Cognitive, usage-based theories take semantics, and in the case of Croft (1990, 1991, 2001), semantics-pragmatics, to be fundamental. However, the usage-based perspective allows in principle for the possibility that other aspects of usage are also stored as part of the representation of lexical categories.

The psycholinguistic literature has demonstrated in various ways that distributional, semantic, and also phonological properties play a role in lexical categorisation. The main contribution of the present study is that this evidence has been incorporated into a usage-based model of nouns and verbs, and that the database has been expanded by means of a study on production, which had not been attempted by psycholinguists.

In order to arrive at the more comprehensive usage-based view of nouns and verbs proposed here, certain traditional assumptions of and boundaries between theories were broken down.

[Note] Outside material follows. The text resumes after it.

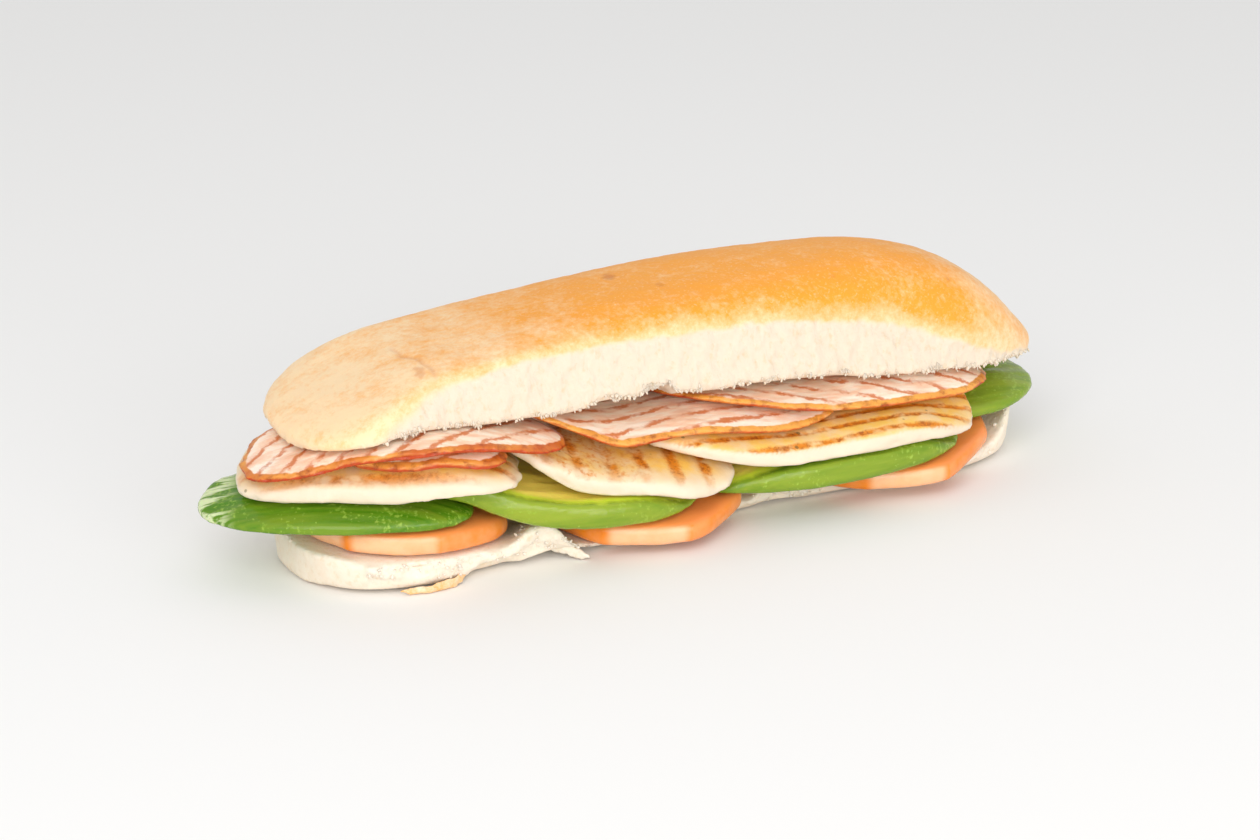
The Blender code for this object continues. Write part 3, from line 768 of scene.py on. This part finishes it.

In both generative and cognitive theories of grammar, phonology often does not play a very prominent role. The evidence, however, suggests that it contributes significantly to our knowledge of nouns and verbs a point anticipated by Taylor (2002: 181-185) but worked out here in more detail and using more original data.

Taylor (2002: 563) also seems to acknowledge the role of distributional data, although he does not draw on any concrete evidence to support his argument. My starting point in investigating distribution was Croft's (1990, 1991, 2001) crosslinguistically valid account of word classes, combined with recent work by Langacker (2008b) on summary and sequential scanning. Langacker's revised account of the scanning modes as gradient phenomena was seen to dovetail with earlier hints by Croft (1991) that reference and predication are matters of degree. But in operationalising these propositional act functions, which constitute the pragmatic dimension of Croft's theory, specific syntactic constructions were analysed constructions which are part and parcel of generative definitions of nouns and verbs.

I analysed the [Det X] construction as less clearly referential than subject or object position (see Section 3.3.2). To the extent that this is correct, the data from this study suggest that co-occurrence with a determiner may be a more salient distributional property of nouns than their occurrence in the most highly referential constructions, viz. those in which they appear as subject or object. This runs counter to what cognitive linguistic theory might lead one to expect.

This issue clearly merits further research, as do a number of other points raised in this relatively small-scale study, e.g. the presence vs. absence of final obstruents as a possible phonological distinction between English nouns and verbs, the degree of salience of the noun and verb super-schemas as compared to lower-level sub-schemas, the exact relation between syntax and different degrees of referentiality and predication, and of course the representation of these and other word classes in languages other than English. But if this study has contributed something beyond a more complete model of nouns and verbs, it should be the notion that such further research is not well served by rigid theoretical assumptions or distinctions, but should be driven first and foremost by empirical evidence.